Presentamos un texto del imprescindible autor chileno.
Enrique Lihn
POR TU NOMBRE
Perdonarás que mañana estas palabras no sean para otros ojos
nada más que una mirada distraída
—los tuyos mismos, quizá—. Te las ofrezco
despojadas del mejor de los atributos retóricos: no compiten
con el canto del ruiseñor ni de ninguna manera
rompieron el silencio, mi constante y enemigo punto de apoyo.
Además, como nada ha ocurrido, espero poder llamarte
en estas líneas, Adriana, por tu nombre.
Aún, querida, ignoro lo que te voy a decir, pero quizá sientas como yo
cuando te asomas a la gran terraza sobre el mar, algo así:
el verano que me hiciste tan bello y terrible (y estos adjetivos recuerdan
necesariamente a un ángel), empieza a declinar a la manera
de una especia particular de catástrofe.
No me resisto a las expresiones patéticas,
siempre, es claro, de pésimo gusto, y que duelen por añadidura.
Sin duda hablo de uno de esos momentos de crisis
en que cualquier neurótico pierde el equilibrio
de su enfermedad, y en este caso la pérdida eres tú.
A lo mejor, entonces no ves nada desde allí
sino la ausencia del sol en un día de febrero:
insidioso mes que baja con abrigo a la playa
repitiendo en todos los tonos: señoras y señores,
tengan la bondad de retirarse, como un empleado municipal.

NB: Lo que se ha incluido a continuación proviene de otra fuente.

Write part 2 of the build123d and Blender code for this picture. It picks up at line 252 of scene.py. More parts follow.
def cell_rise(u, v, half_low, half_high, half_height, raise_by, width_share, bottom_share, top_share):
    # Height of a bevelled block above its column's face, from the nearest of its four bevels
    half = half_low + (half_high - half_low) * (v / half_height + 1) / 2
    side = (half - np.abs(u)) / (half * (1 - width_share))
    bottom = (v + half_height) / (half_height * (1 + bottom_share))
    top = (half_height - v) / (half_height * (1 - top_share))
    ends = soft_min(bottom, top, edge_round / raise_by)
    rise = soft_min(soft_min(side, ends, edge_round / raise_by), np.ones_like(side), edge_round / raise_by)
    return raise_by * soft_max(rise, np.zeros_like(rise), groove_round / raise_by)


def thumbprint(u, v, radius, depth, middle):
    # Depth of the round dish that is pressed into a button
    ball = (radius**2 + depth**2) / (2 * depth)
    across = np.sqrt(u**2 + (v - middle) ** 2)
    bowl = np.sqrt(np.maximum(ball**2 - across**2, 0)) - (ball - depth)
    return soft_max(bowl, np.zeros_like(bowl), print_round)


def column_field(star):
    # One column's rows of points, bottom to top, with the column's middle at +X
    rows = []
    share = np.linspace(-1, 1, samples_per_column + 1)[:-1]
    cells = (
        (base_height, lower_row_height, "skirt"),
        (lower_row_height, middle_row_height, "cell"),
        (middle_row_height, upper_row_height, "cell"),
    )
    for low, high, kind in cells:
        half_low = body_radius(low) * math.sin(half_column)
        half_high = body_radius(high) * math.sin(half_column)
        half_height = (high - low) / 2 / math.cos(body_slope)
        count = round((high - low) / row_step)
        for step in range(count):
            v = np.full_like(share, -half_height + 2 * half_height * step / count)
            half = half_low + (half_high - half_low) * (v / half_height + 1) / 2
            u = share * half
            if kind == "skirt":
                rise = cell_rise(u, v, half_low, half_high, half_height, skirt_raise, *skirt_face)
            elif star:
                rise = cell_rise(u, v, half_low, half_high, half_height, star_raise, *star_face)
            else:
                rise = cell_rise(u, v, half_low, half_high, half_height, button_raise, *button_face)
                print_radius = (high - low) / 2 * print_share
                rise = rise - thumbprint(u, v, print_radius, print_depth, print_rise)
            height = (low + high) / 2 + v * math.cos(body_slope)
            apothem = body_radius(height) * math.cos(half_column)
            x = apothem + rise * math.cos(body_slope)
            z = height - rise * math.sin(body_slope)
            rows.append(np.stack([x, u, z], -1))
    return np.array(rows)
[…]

Y si puedo reintroducir la desolación en esta imagen,
hazme el favor de recordar
todo lo que hizo de la infancia un lugar que siempre cerraban a destiempo
antes de que comenzara la verdadera función o terminara en
realidad el día de fiesta.
Perdonarás que te implique en todo esto: “noticias
de ninguna parte” como si, donde no hubo historia alguna
y “en breve territorio, en suelo ajeno” compartiéramos un lugar
bajo el sol opaco; pero aquí, entre estas palabras con las que
intento reemplazarte
a falta de ti, puedes incluso ceder a unas dos o tres lágrimas
que con las mías mezcladas brotaron de unos mismos ojos
como el célebre soneto.
Es una impresión muy conocida pero siempre sorprendente
y excesivamente feliz, la de no saber
quien de los dos es el otro cuando ocurre
lo que podría llamarse, amor, por su nombre
si ese nombre fuese un balbuceo que alguien quisiera oír.

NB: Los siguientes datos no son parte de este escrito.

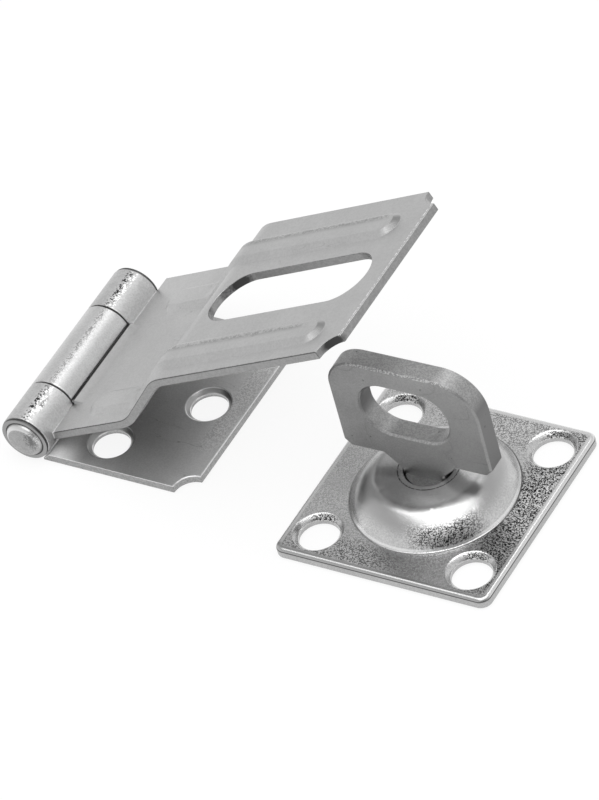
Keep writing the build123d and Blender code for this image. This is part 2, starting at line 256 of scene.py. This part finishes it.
grain_sockets = [("Vector", "Vector", None), ("Size mm", "Float", 0.3)]
grain, w, given, result = effect("plating_grain", grain_sockets, ["Speckle", "Height"])
per_metre = w.math("DIVIDE", 1 / MM, given["Size mm"])
spread = {"Vector": given["Vector"], "Scale": per_metre}
fine = w.node("ShaderNodeTexNoise", {**spread, "Detail": 2.0, "Roughness": 0.7}).outputs["Fac"]
cells = w.node("ShaderNodeTexVoronoi", spread)
tints = w.node("ShaderNodeSeparateXYZ", {"Vector": cells.outputs["Color"]}).outputs
w.feed(result["Speckle"], w.math("ADD", w.both(fine, 0.6), w.both(tints["X"], 0.4)))
w.feed(result["Height"], w.math("ADD", fine, w.both(tints["Y"], 0.5)))

# Mottle: broad faint clouds in the plating, with a few thin scratches across them in three
# directions. Each set of scratches has its turn in degrees, its stretch and its shift.
scratch_sets = ((20, 9.0, 0.0), (-50, 12.0, 3.1), (75, 10.0, 7.7))
scratch_width = 0.006
mottle_sockets = [("Vector", "Vector", None)]
mottle, w, given, result = effect(
    "mottle_and_scratches", mottle_sockets, ["Clouds", "Scratches"]
)
cloudy = {"Vector": given["Vector"], "Scale": 140.0, "Detail": 4.0, "Roughness": 0.6}
broad = w.node("ShaderNodeTexNoise", cloudy)
w.feed(result["Clouds"], w.remap(broad.outputs["Fac"], 0.3, 0.7))
marks = 0.0
for turn_deg, stretch, shift in scratch_sets:
    lay = w.node(
        "ShaderNodeMapping",
        {
            "Vector": given["Vector"],
            "Location": (shift, shift, shift),
            "Rotation": (0.0, 0.0, math.radians(turn_deg)),
            "Scale": (1.0, stretch, 1.0),
        },
    ).outputs["Vector"]
    line = w.node("ShaderNodeTexNoise", {"Vector": lay, "Scale": 75.0, "Detail": 1.0})
    where = w.node("ShaderNodeTexNoise", {"Vector": lay, "Scale": 33.0, "Detail": 1.0})
    near = w.math("ABSOLUTE", w.math("SUBTRACT", line.outputs["Fac"], 0.5))
    thin = w.remap(near, 0.0, scratch_width, 1.0, 0.0)
    marks = w.either(marks, w.both(thin, w.remap(where.outputs["Fac"], 0.60, 0.68)))
w.feed(result["Scratches"], marks)

# Spangle: dots of bright and of dark metal, as sharp as the frost itself, where a mask is.
# A dark dot is where the speckle is low, and a bright one where it is high.
spangle_sockets = [
    ("Level", "Float", 0.5),
    ("Speckle", "Float", 0.5),
    ("Mask", "Float", 0.0),
    ("Dark", "Float", 0.1),
    ("Bright", "Float", 0.9),
]
spangle, w, given, result = effect("spangle", spangle_sockets, ["Level"])
dark_dot = w.both(w.remap(given["Speckle"], 0.505, 0.46), given["Mask"])
bright_dot = w.both(w.remap(given["Speckle"], 0.52, 0.56), given["Mask"])
dimmed = w.remap(dark_dot, 0.0, 1.0, given["Level"], given["Dark"])
w.feed(result["Level"], w.remap(bright_dot, 0.0, 1.0, dimmed, given["Bright"]))

# Finishes. Every piece is steel, plated with zinc or left satin, so all of them share the
# same frost, clouds, scratches and dots, each with its own greys.
class Metal(Wires):
    """Plated steel in the making: a material's wires, its shader, the shared effects, and
    coordinates in millimetres from an origin, which may be tilted with the piece."""

    def __init__(self, name, roughness, grain_mm, origin, tilt_deg=0.0):
        self.material = bpy.data.materials.new(name)
        self.material.use_nodes = True
        super().__init__(self.material.node_tree)
        self.shader = self.tree.nodes["Principled BSDF"]
        self.shader.inputs["Metallic"].default_value = 1.0
        self.shader.inputs["Roughness"].default_value = roughness
        source = self.node("ShaderNodeTexCoord").outputs
        frost = {"Vector": source["Object"], "Size mm": grain_mm}
        self.grain = self.node("ShaderNodeGroup", frost, node_tree=grain).outputs
        self.speckle = self.grain["Speckle"]
        cloudy = {"Vector": source["Object"]}
        self.mottle = self.node("ShaderNodeGroup", cloudy, node_tree=mottle).outputs
        start = {"Vector": source["Object"], "Location": tuple(-MM * v for v in origin)}
        moved = self.node("ShaderNodeMapping", start).outputs["Vector"]
        turn = (0.0, math.radians(tilt_deg), 0.0)
        laid = {"Vector": moved, "Rotation": turn, "Scale": (1 / MM, 1 / MM, 1 / MM)}
        faced = {"Vector": source["Normal"], "Rotation": turn}
        self.place = self.node("ShaderNodeMapping", laid).outputs["Vector"]
        facing = self.node("ShaderNodeMapping", faced).outputs["Vector"]
        self.x, self.y, self.z = self.parts(self.place)
        self.nx, self.ny, self.nz = self.parts(facing)

    def parts(self, vector):
        """The three numbers of a vector."""
        return self.node("ShaderNodeSeparateXYZ", {"Vector": vector}).outputs

    def unsigned(self, value):
        """A value without its sign."""
        return self.math("ABSOLUTE", value)

    def ragged(self, value, size):
        """A value shaken by the grain."""
        return self.math("ADD", value, self.remap(self.speckle, 0.35, 0.65, -size, size))

    def band(self, value, low, high, soft=0.3):
        """One between two limits, falling to nought over a soft border."""
        rise = self.remap(value, low - soft, low + soft, 0.0, 1.0, "SMOOTHSTEP")
        fall = self.remap(value, high - soft, high + soft, 1.0, 0.0, "SMOOTHSTEP")
        return self.both(rise, fall)

    def patch(self, middle, half, soft=0.4, rough=0.0):
        """A soft-edged ellipsoid about a middle, with a ragged border."""
        spot = {
            "Vector": self.place,
            "Location": tuple(-centre / size for centre, size in zip(middle, half)),
            "Scale": tuple(1.0 / size for size in half),
        }
        out = {0: self.node("ShaderNodeMapping", spot).outputs["Vector"]}
        far = self.node("ShaderNodeVectorMath", out, operation="LENGTH").outputs["Value"]
        edge = self.ragged(far, rough)
        return self.remap(edge, 1.0 - soft, 1.0 + soft, 1.0, 0.0, "SMOOTHSTEP")

    def toward(self, level, target, mask):
        """Moves a level to a target where a mask is."""
        return self.remap(mask, 0.0, 1.0, level, target)

    def spangled(self, level, mask, dark=0.08, bright=0.95):
        """Bright and dark dots where a mask is."""
        dots = {"Level": level, "Speckle": self.speckle, "Mask": mask}
        dots.update({"Dark": dark, "Bright": bright})
        return self.node("ShaderNodeGroup", dots, node_tree=spangle).outputs["Level"]

    def plated(self, level, clouds, speck, scratch):
        """A plain plated level with its clouds, its fine speckle and its scratches."""
        clouded = self.math("ADD", level, self.both(self.mottle["Clouds"], clouds))
        specked = self.ragged(clouded, speck)
        return self.math("SUBTRACT", specked, self.both(self.mottle["Scratches"], scratch))

    def finish(self, level, bump_mm, roughness=None):
        """Joins a grey level, a bump and a roughness to the shader."""
        grey = {"Red": level, "Green": level, "Blue": level}
        colour = self.node("ShaderNodeCombineColor", grey)
        self.feed(self.shader.inputs["Base Color"], colour.outputs["Color"])
        relief = {"Strength": 1.0, "Distance": bump_mm * MM, "Height": self.grain["Height"]}
        bump = self.node("ShaderNodeBump", relief)
        self.feed(self.shader.inputs["Normal"], bump.outputs["Normal"])
        if roughness is not None:
            self.feed(self.shader.inputs["Roughness"], roughness)
        return self.material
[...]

En la memoria —reconocido sitio de lo no vivido— y en mi torpe lenguaje
lleno de habilidades superfluas, tú o yo, pero más bien el
sujeto de estas oraciones
que no es ni el uno ni el otro sino ambos a la vez presentes por el esfuerzo
de reunirse en esta criatura de la que forman parte;
eso, ahora bajo tu apariencia, mientras todo a su alrededor
luce como en un trasatlántico, acogedor y sólido,
recuerda que no era ése el viaje de su elección.
La pasajera se sabe de memoria el itinerario
pero la memoria sufre en un punto una indisposición pasajera
pues, en fin, insistentemente hay algo que no recuerda:
un lugar no acogido por los hechos pero que si bien antes era sólo
la posibilidad de introducir con su nombre una variante en el viaje,
ahora también pertenece a un inexistente pasado,
Es algo de lo que parece difícil desprenderse
por su modo de inexistir pero que produce molestias,
una especia de alegría inseparable de la asfixia.
Tiene incluso una existencia física, abunda en las señales de
una doble identidad:
la de ella y la del otro, pero no puede ser.
Perdonarás que este monólogo de dos gravite ahora
—como a una inclinación imperceptible del barco—
sobre esa criatura monstruosa, perdida en lo que no es;
pues se nos parece todavía más que nuestras dobles imágenes separadas,
pero no puedo verla como no sea por los rastros
que deja en el papel: todas estas palabras
de una torpeza particular porque no tratan de nada
pero que son sin embargo o tal vez imperdonables.